Costa Mesa, NMUSD field questions about new fence at Harper Park keeping public out

A woman walks her dog Thursday at Harper Park, where an field belonging to Newport-Mesa Unified was recently fenced off.
(Sara Cardine)

Regular users of Costa Mesa’s Harper Park — a pocket park on a Newport Mesa Unified School District campus for special education students — were recently startled to discover a fence blocking entry to the property’s wide open fields.

With no clear access provided, residents could no longer bring their children to play tag or fly kites on its grassy expanse. Dogs could no longer roam and sniff the perimeters of its mature oak trees.

Nearby resident Jenn Tanaka said while there’s not much to the 1-acre park, it’s popular among those who know of its existence, precisely for the roominess of the adjacent fields.


“Most of the time it’s empty, so people love going to this park,” she said in an interview Tuesday. “It’s actually one of the few places in the [city’s] east side where you have access to big, unstructured space.”

Signs on a  fence at Costa Mesa's Harper Park warn against trespassing but don't explain why the fence was installed.
Signs on a chain-link fence at Costa Mesa’s Harper Park warn against trespassing but do not explain why the fence was installed.
(Sara Cardine)

Signs posted on the temporary chain-link fence inform visitors that the area is a “closed off campus” and warn against trespassing, skateboarding, biking and the presence of dogs but give no reason for the closure.

Tanaka, an attorney who serves on two city committees and involves herself in civic matters related to safe streets, parks and housing, set out to find why the area was no longer open to the public.

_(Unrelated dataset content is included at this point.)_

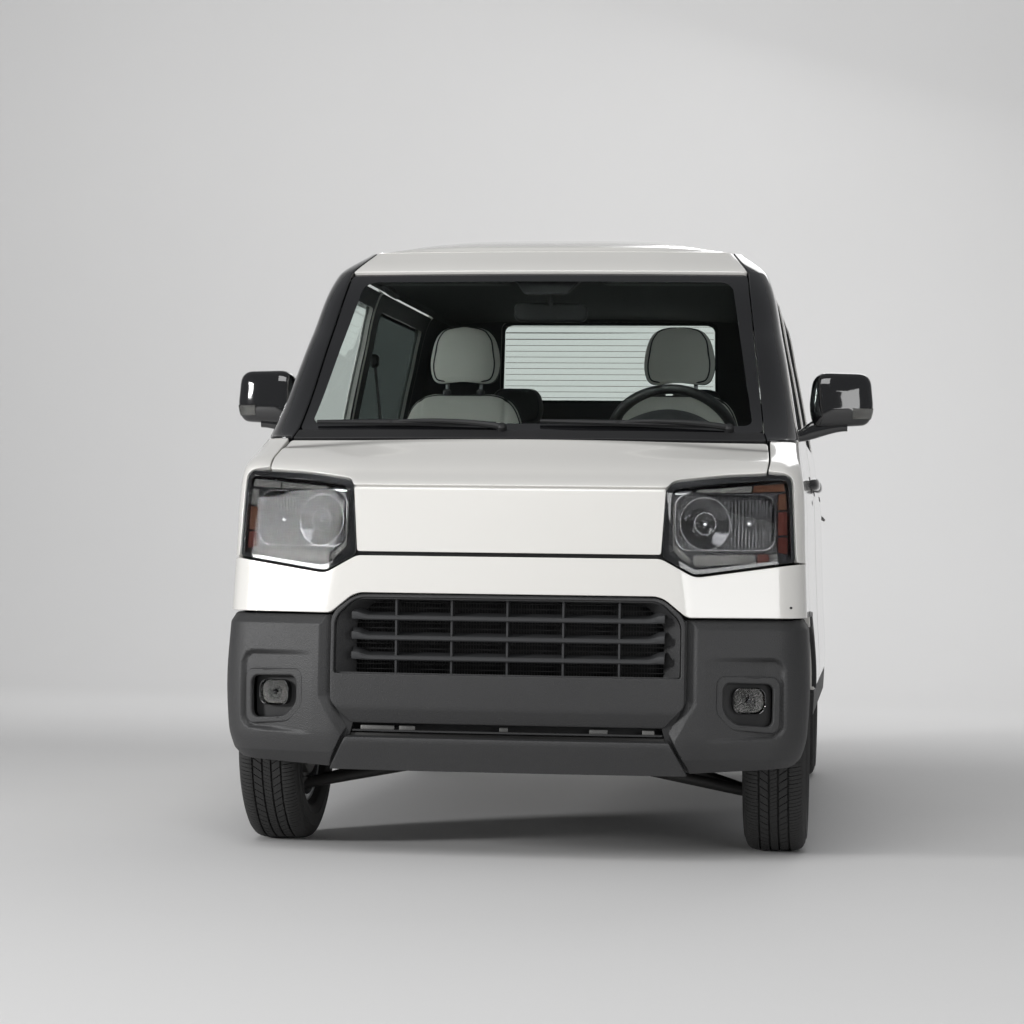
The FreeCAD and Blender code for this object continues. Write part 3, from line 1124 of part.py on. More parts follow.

She reached out to Mayor Pro Tem Jeff Harlan, who represents her district on the council, but he hadn’t heard of the fence. Same with Krista Weigand, the NMUSD trustee for her area.

Eventually, Tanaka learned from Costa Mesa’s Parks and Community Services director that the school district had, indeed, contacted the city about its plan and was doing some sort of pilot program.

“I believe staff was aware Newport-Mesa was going to do this, and I’d like to know why they didn’t bring it to any elected officials who could bring it to the public,” she said.

Members of the public are being told to keep off the field outside NMUSD's Harper Assessment Center during school hours.
Members of the public are being told to keep off the field space outside NMUSD’s Harper Assessment Center, where dogs and kids used to run, during school hours.
(Courtesy of Jenn Tanaka)

NMUSD spokeswoman Annette Franco clarified Thursday the entire property belongs to the district, which has granted the city an easement to operate the playground and pocket park. Field space is used by students at the district’s Harper Assessment Center and a charter school that leases space there.

“The temporary fence between the park and our school fields was installed to improve safety conditions for students,” she wrote in an email. “This allows students to have a dedicated outdoor space that separates them from the public that utilizes the public park during school hours.”

Although the remaining acreage is not technically for use by the public, Franco said, neighbors may still access the fields during non-school hours (9 a.m. to 6 p.m. on weekdays) and on days when school is not in session.

Entry is available at the front of the school along 18th Street but not directly from the park, whose entrance is at Tustin Avenue.

Franco said the district reached out to the city about the fence and is continuing to work with staff about how to best meet the needs of everyone.

That fact was confirmed by City Manager Lori Ann Farrell Harrison during a City Council meeting Tuesday, after Tanaka shared her and neighbors’ concerns in a public comment and some council members supported removing the fence.

“I am working with the mayor and Mayor Pro Tem Harlan on the issue but also with Wes Smith, the superintendent,” she said. “We didn’t put the fence up, and it’s not our fence to take down. However, they’re open to a conversation.”

Harlan said the city could have done more to inform residents about what was happening at the site and called what happened “an epic fail.”

“It’s a failure of communication, a failure of implementation and a failure of accountability,” he added. “I know we as a city can do better. It can be corrected, and I’m expecting that to be done quickly.”

Tanaka said few people come to the park since the fences were installed less than a month ago. She’d like to see that change.

“I think people are just not coming anymore,” she added. “To me, that’s a shame.”